* Begin *
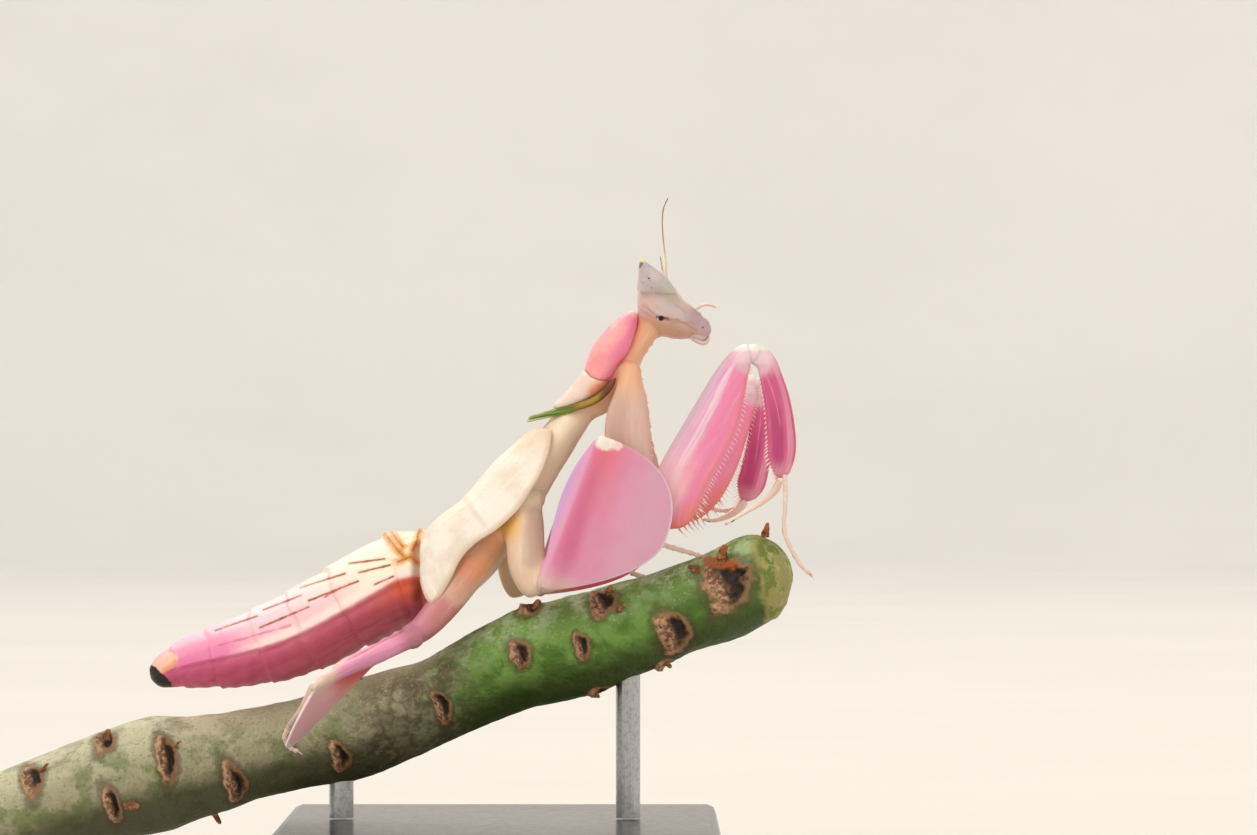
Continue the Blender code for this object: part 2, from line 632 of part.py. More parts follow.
def make_stem():
    """The cut length of green stem that the feet grip, with raised leaf scars."""
    rings, sides = 32, 12
    x, z, radius = smooth_rows(STEM, np.linspace(0, 1, rings)).T
    centres = np.column_stack([x, np.zeros(rings), z])
    sideways, upward = frames(centres, (0.0, -1.0, 0.0))
    turns = np.linspace(0, 2 * math.pi, sides, endpoint=False)
    reach = np.repeat(radius[:, None], sides, axis=1)
    for scar_x, turn, height, spread in SCARS:
        off_turn = (turns - math.radians(turn) + math.pi) % (2 * math.pi) - math.pi
        distance = ((x - scar_x) / spread)[:, None] ** 2 + (off_turn * radius.mean() / spread) ** 2
        reach += height * np.exp(-distance)
    upward = upward * np.sign(upward[:, 2:3])
    points = centres[:, None, :] + reach[..., None] * (
        np.cos(turns)[None, :, None] * upward[:, None, :] + np.sin(turns)[None, :, None] * sideways[:, None, :]
    )
    return new_object("perch_stem", points.reshape(-1, 3), ring_faces(rings, sides), (0.3, 0.36, 0.16), 0.7)


def stem_height(x):
    """The height of the stem's middle over x."""
    places = np.linspace(0, 1, 400)
    return smooth_rows(STEM, [float(np.interp(x, smooth_rows(STEM, places)[:, 0], places))])[0]


def cylinder(name, x, bottom, top, radius, collection=MODEL):
    middle = (x * MM, 0, (bottom + top) / 2 * MM)
    depth = (top - bottom) * MM
    bpy.ops.mesh.primitive_cylinder_add(vertices=24, radius=radius * MM, depth=depth, location=middle)
    piece = bpy.context.object
    piece.name = name
    piece.data.name = name
    for owner in list(piece.users_collection):
        owner.objects.unlink(piece)
    bpy.data.collections[collection].objects.link(piece)
    return piece


def make_stand(stem):
    """A flat base and two short rods that enter the stem."""
    bpy.ops.mesh.primitive_cube_add(size=1, location=(0, 0, BASE_HEIGHT / 2 * MM))
    base = bpy.context.object
    base.name = "stand_base"
    for owner in list(base.users_collection):
        owner.objects.unlink(base)
    bpy.data.collections[MODEL].objects.link(base)
    base.scale = (BASE_LENGTH * MM, BASE_DEPTH * MM, BASE_HEIGHT * MM)
    bpy.ops.object.transform_apply(location=False, rotation=False, scale=True)
    bevel = base.modifiers.new("edge", "BEVEL")
    bevel.width = BASE_BEVEL * MM
    bevel.segments = 2
    base.data.materials.append(plain_material("stand_base", (0.05, 0.05, 0.055), 0.35))
    for name, x in ROD_PLACES.items():
        _, middle, radius = stem_height(x)
        top = middle - radius + ROD_SOCKET
        upright = cylinder(name, x, BASE_HEIGHT + CUT, top, ROD_DIAMETER / 2)
        upright.data.materials.append(plain_material(name, (0.6, 0.6, 0.62), 0.25, 1.0))
        socket = cylinder(f"{name}_socket", x, BASE_HEIGHT, top + CUT, ROD_DIAMETER / 2 + CUT, CUTTERS)
        socket.hide_render = True
        socket.display_type = "WIRE"
        hole = stem.modifiers.new("socket", "BOOLEAN")
        hole.operation = "DIFFERENCE"
        hole.object = socket


def main():
    for stale in list(bpy.data.objects):
        bpy.data.objects.remove(stale, do_unlink=True)
    for name in (MODEL, CUTTERS):
        collection = bpy.data.collections.new(name)
        bpy.context.scene.collection.children.link(collection)
    stem = make_stem()
    abdomen = make_abdomen()
    trunk = make_trunk()
    make_head(trunk)
    carve(abdomen["abdomen_front"], trunk["thorax"])
    pads = make_wing_pads(trunk, abdomen)
    for side in (RIGHT, LEFT):
        make_raptorial_leg(side, trunk)
        make_walking_legs(side, trunk, abdomen, pads[side], stem)
    make_stand(stem)


main()
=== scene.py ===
"""Orchid mantis: the finish of a still, life-size model of a late nymph on a cut stem and a stand.

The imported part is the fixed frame, and the pieces here are its skin, shell plates, eyes, feelers, spines,
claws and bark. The animal faces +X with its right side towards -Y. Sizes are in millimetres and become
metres in the meshes.
"""

import math

import bpy
import numpy as np
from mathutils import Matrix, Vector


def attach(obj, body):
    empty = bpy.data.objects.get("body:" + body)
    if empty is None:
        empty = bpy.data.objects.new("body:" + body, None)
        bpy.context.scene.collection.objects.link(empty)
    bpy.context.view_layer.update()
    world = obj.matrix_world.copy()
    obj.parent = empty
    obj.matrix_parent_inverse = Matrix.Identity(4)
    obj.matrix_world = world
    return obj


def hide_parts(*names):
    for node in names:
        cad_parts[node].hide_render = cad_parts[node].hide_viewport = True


bl_info = {
    "name": "Orchid Mantis Model",
    "version": (1, 0, 0),
    "blender": (4, 5, 0),
    "location": "View3D > Sidebar > Mantis",
    "description": "Builds the skin, shell, eyes, spines and perch of a museum model of an orchid mantis",
    "category": "Add Mesh",
}

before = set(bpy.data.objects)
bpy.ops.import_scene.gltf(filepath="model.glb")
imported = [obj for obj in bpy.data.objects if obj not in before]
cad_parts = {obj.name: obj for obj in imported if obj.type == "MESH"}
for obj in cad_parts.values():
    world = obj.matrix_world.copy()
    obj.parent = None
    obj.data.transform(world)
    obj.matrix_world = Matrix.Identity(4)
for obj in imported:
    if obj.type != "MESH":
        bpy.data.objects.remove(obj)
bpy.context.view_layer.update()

MM = 0.001
BODY = "root"
RIGHT, LEFT = -1, 1
SIDES = {"right": RIGHT, "left": LEFT}
ACROSS = (0.0, 1.0, 0.0)
LIE = "Lie"  # the UV map that holds millimetres along and across each surface

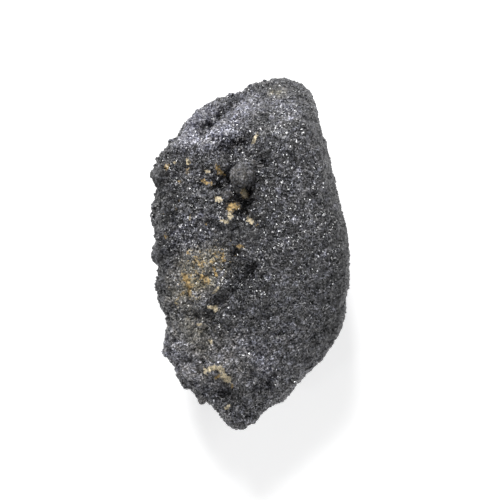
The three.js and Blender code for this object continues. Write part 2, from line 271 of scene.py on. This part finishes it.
* End *
_What needs to be done:_ Your task is to repeat the lines from the one containing "for side in" to the one containing "for node in", both lines included. Leave out every other line.

_Task output:_
    for side in (RIGHT, LEFT):
        make_raptorial_leg(side, trunk)
        make_walking_legs(side, trunk, abdomen, pads[side], stem)
    make_stand(stem)


main()
=== scene.py ===
"""Orchid mantis: the finish of a still, life-size model of a late nymph on a cut stem and a stand.

The imported part is the fixed frame, and the pieces here are its skin, shell plates, eyes, feelers, spines,
claws and bark. The animal faces +X with its right side towards -Y. Sizes are in millimetres and become
metres in the meshes.
"""

import math

import bpy
import numpy as np
from mathutils import Matrix, Vector


def attach(obj, body):
    empty = bpy.data.objects.get("body:" + body)
    if empty is None:
        empty = bpy.data.objects.new("body:" + body, None)
        bpy.context.scene.collection.objects.link(empty)
    bpy.context.view_layer.update()
    world = obj.matrix_world.copy()
    obj.parent = empty
    obj.matrix_parent_inverse = Matrix.Identity(4)
    obj.matrix_world = world
    return obj


def hide_parts(*names):
    for node in names:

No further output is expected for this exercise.